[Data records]
━━━━━━━━━━

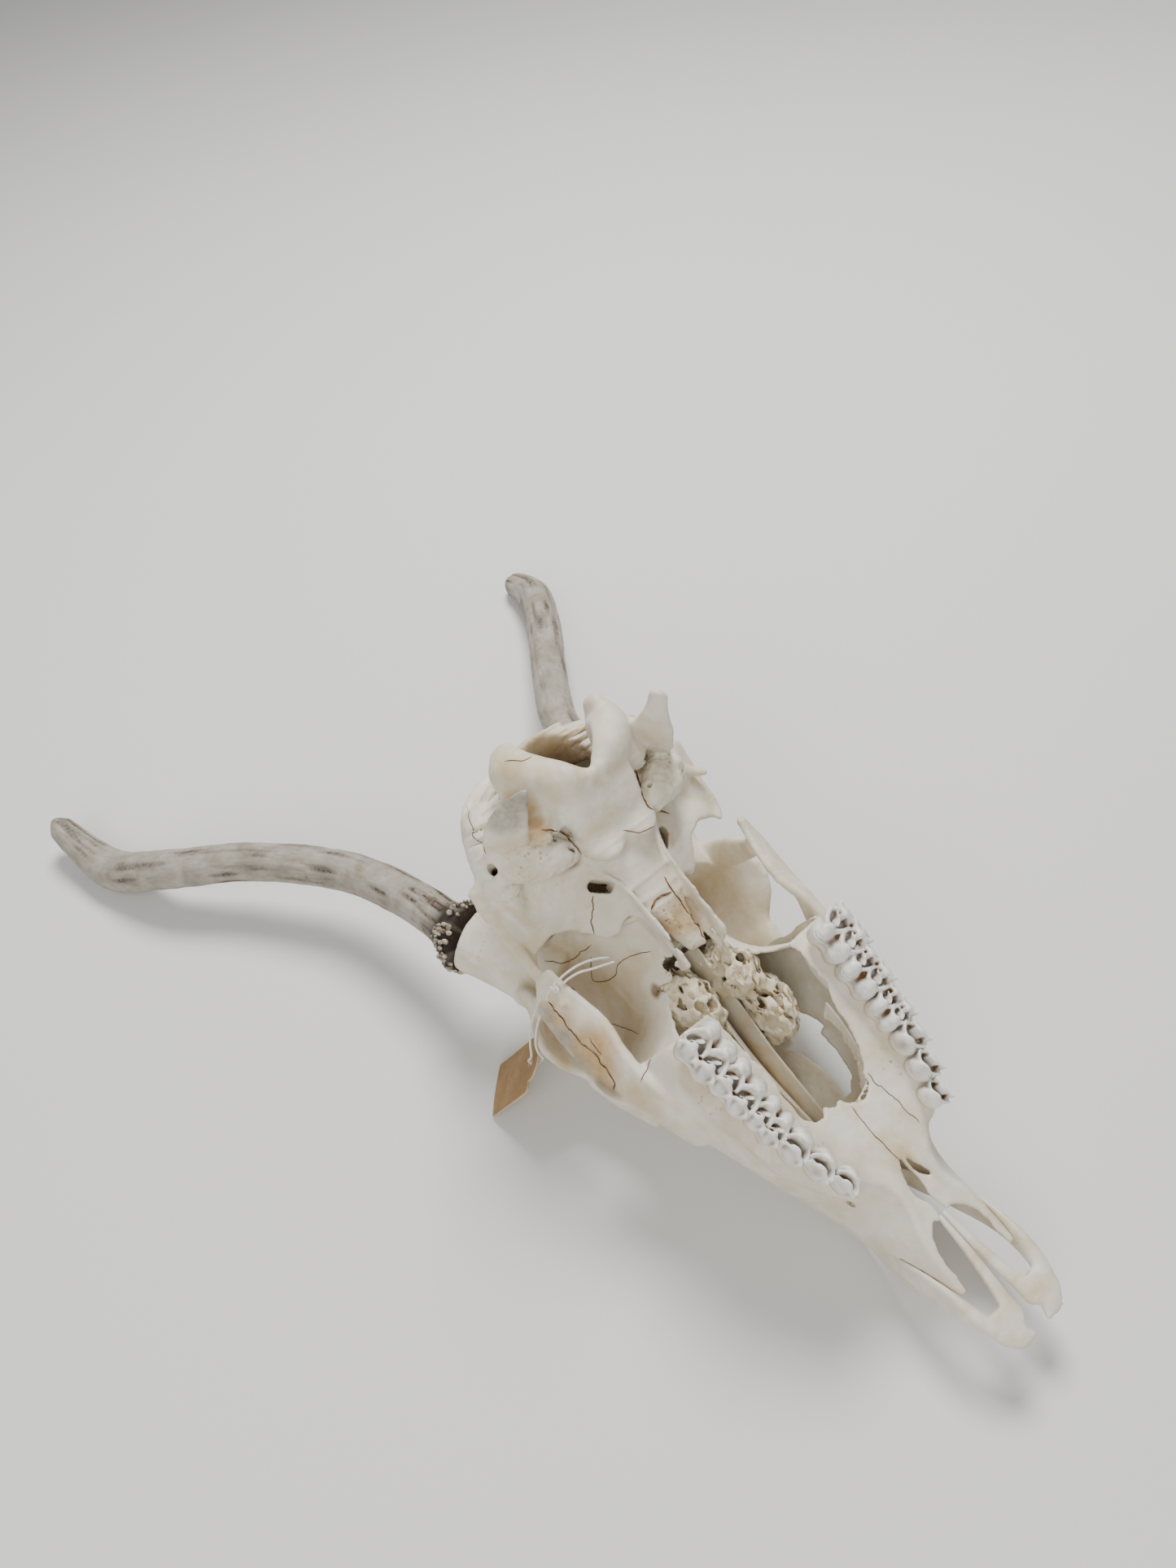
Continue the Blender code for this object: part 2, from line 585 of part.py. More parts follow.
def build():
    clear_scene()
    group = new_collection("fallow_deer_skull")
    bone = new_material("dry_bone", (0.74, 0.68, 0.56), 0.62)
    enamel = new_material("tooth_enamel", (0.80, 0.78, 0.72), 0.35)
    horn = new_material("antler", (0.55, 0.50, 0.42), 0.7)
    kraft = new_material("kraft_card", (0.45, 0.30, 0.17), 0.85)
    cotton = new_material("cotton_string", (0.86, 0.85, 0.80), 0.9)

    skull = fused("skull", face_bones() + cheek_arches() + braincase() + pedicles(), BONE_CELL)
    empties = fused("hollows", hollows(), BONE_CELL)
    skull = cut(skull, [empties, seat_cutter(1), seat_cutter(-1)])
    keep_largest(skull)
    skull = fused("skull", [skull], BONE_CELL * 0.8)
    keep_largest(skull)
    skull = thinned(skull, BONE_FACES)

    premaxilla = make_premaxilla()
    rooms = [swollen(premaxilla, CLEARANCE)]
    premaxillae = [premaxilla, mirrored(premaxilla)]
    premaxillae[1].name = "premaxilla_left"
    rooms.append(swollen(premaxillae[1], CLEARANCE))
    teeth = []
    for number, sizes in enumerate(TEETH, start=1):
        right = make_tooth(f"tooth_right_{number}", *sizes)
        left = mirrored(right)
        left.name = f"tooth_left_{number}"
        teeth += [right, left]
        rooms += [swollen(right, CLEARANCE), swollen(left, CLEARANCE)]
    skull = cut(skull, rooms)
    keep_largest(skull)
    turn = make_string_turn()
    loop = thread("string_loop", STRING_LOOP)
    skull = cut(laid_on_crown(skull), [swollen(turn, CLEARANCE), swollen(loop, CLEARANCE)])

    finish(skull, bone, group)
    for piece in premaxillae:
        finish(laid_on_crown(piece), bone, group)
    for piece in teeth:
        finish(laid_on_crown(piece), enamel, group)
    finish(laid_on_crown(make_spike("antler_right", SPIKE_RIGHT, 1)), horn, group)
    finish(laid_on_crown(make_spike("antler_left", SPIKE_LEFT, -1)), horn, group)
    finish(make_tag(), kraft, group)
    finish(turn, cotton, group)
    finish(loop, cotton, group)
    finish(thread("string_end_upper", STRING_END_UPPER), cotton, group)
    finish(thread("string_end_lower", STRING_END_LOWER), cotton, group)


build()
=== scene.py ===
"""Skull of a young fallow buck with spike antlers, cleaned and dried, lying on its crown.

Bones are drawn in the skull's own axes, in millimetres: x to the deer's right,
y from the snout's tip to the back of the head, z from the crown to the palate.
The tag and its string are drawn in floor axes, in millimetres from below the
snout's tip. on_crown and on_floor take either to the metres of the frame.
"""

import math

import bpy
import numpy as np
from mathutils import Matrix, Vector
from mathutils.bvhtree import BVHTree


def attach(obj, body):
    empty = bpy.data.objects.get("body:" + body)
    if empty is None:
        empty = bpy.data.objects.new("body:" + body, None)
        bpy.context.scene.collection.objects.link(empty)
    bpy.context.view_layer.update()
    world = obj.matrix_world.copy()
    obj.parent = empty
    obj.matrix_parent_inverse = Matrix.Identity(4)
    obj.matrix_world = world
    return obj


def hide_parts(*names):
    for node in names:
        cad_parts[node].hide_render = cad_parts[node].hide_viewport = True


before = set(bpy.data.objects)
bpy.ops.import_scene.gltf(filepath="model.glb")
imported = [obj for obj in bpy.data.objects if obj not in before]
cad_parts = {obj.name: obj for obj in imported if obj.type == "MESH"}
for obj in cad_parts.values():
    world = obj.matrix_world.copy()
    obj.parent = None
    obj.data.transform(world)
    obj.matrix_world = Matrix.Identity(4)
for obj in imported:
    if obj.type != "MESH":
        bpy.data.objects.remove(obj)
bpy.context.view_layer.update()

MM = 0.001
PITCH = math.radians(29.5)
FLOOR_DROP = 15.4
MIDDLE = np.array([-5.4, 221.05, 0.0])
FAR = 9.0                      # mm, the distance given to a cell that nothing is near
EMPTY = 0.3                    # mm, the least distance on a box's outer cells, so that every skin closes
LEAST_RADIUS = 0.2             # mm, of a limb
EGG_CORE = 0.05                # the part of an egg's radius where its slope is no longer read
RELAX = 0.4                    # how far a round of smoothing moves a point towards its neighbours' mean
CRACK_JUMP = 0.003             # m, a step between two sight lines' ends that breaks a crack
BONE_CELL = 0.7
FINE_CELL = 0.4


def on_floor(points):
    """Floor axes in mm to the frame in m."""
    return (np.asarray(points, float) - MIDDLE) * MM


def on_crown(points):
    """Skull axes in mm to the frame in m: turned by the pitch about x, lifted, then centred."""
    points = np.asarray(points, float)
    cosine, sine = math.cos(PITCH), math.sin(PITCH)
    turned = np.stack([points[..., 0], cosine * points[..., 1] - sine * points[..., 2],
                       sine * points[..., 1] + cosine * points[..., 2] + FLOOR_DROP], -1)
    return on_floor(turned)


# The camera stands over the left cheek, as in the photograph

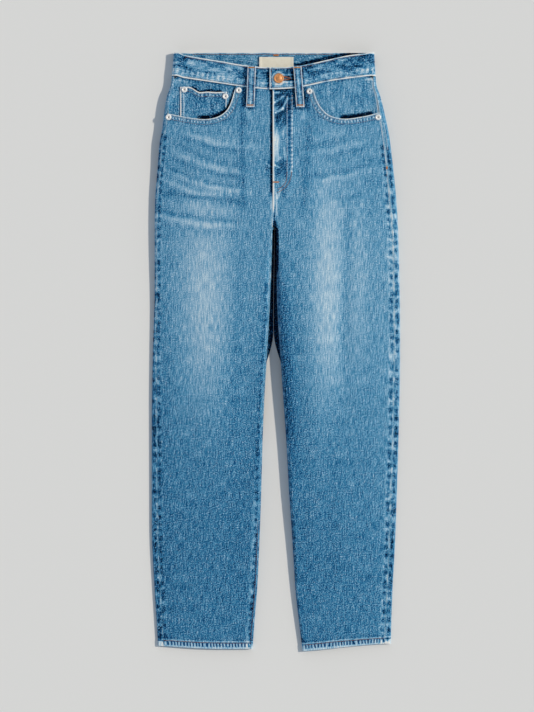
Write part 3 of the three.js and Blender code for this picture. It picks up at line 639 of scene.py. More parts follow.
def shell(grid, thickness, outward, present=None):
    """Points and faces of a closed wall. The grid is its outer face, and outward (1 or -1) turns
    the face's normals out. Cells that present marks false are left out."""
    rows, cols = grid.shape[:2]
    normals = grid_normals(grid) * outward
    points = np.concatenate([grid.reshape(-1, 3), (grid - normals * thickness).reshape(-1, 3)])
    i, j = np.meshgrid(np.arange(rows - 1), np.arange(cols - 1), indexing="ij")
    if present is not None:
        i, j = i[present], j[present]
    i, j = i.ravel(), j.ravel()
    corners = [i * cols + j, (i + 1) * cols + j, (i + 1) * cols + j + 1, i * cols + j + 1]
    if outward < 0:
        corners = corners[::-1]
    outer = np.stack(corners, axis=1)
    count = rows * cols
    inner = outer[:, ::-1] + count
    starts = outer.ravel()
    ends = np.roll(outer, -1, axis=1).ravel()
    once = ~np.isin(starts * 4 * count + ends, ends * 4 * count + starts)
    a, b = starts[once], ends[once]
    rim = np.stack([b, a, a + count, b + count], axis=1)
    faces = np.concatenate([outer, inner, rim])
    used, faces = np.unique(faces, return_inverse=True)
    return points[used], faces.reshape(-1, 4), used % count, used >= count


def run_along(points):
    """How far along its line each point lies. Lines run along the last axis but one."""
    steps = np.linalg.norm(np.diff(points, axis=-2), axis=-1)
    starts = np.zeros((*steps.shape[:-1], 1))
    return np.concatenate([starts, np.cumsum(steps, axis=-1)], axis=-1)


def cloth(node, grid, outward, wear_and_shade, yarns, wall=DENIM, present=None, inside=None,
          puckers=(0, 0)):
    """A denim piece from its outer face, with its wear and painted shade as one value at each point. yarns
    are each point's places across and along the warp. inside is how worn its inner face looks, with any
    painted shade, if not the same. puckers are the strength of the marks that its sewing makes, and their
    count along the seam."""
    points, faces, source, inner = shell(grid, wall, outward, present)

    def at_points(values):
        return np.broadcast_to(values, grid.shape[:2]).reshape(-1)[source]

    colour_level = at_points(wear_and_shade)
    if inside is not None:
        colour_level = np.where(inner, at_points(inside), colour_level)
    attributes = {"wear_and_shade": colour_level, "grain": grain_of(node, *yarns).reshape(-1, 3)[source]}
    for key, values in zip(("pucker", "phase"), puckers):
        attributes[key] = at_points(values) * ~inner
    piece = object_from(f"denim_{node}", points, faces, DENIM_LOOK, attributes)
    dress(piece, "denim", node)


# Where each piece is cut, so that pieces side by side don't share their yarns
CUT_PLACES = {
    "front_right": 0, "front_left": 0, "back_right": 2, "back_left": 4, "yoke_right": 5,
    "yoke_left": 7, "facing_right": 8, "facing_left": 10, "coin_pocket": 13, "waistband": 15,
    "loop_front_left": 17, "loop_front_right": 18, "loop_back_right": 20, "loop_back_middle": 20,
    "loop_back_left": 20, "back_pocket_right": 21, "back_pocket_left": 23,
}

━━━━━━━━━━

- GIVEN REQUEST
Copy out only the lines running from the beginning of the data to the line with "0.85, 0.80), 0.9)", both ends included.

- SOLUTION FOR THIS TASK
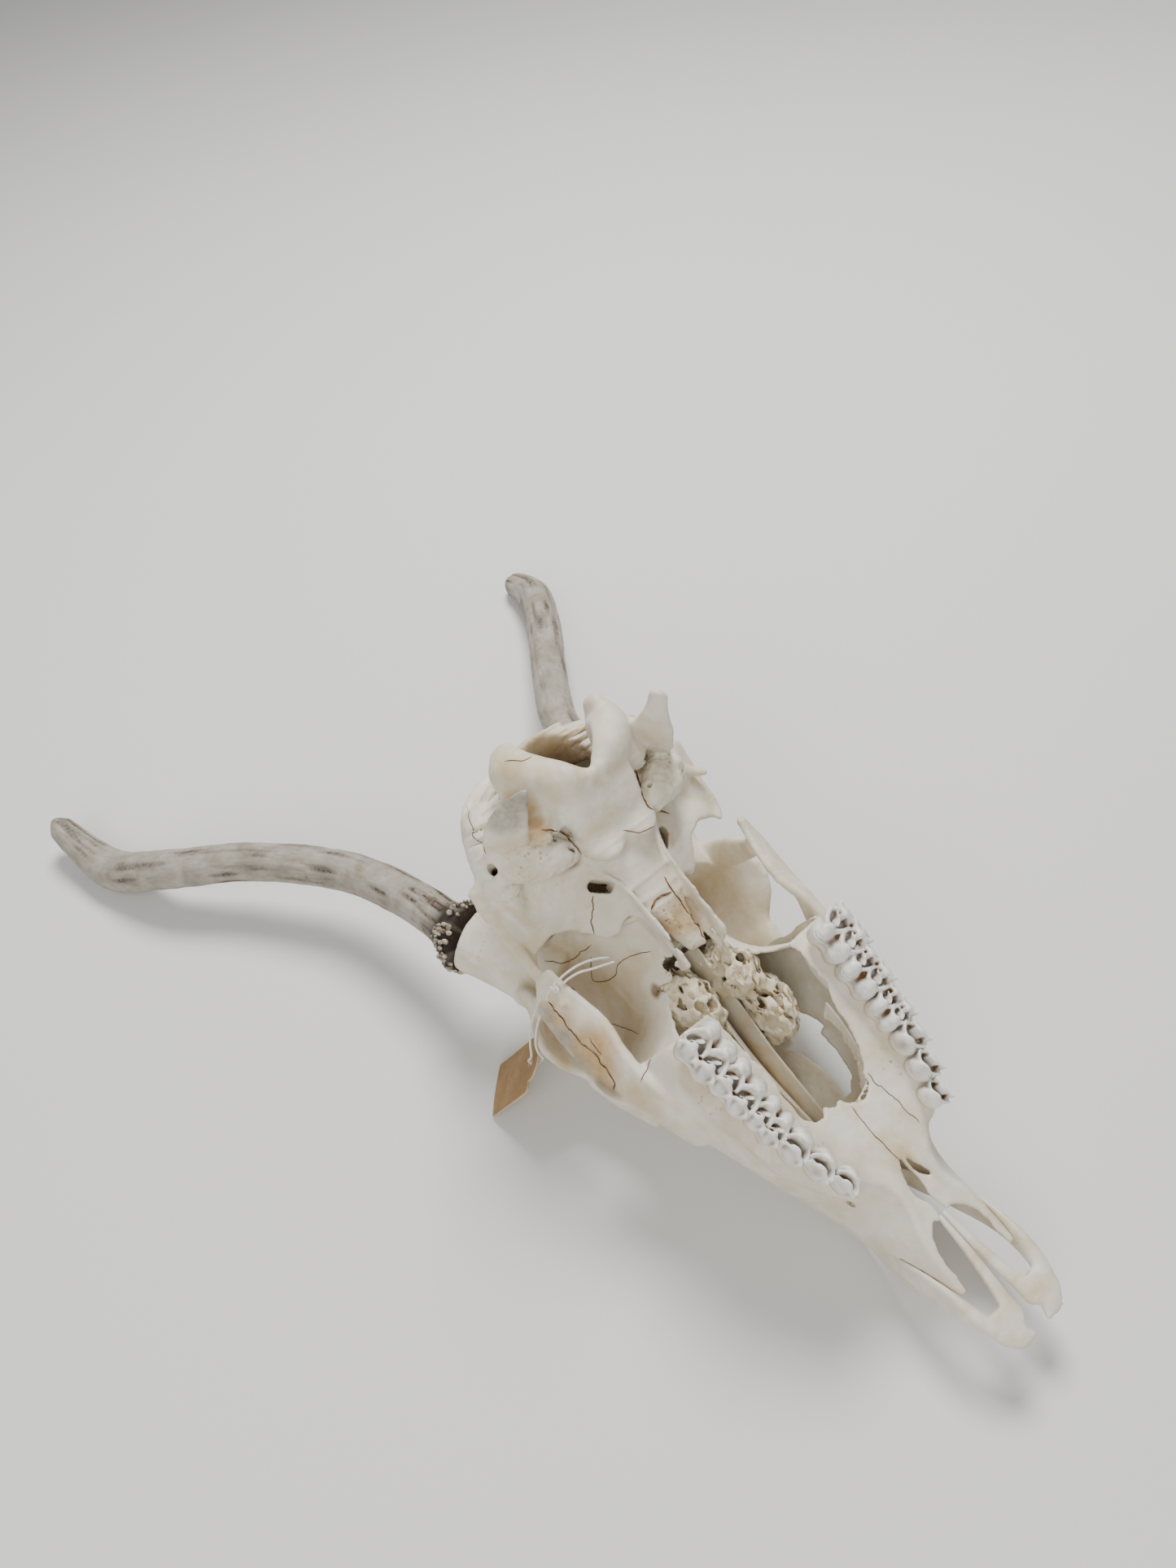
Continue the Blender code for this object: part 2, from line 585 of part.py. More parts follow.
def build():
    clear_scene()
    group = new_collection("fallow_deer_skull")
    bone = new_material("dry_bone", (0.74, 0.68, 0.56), 0.62)
    enamel = new_material("tooth_enamel", (0.80, 0.78, 0.72), 0.35)
    horn = new_material("antler", (0.55, 0.50, 0.42), 0.7)
    kraft = new_material("kraft_card", (0.45, 0.30, 0.17), 0.85)
    cotton = new_material("cotton_string", (0.86, 0.85, 0.80), 0.9)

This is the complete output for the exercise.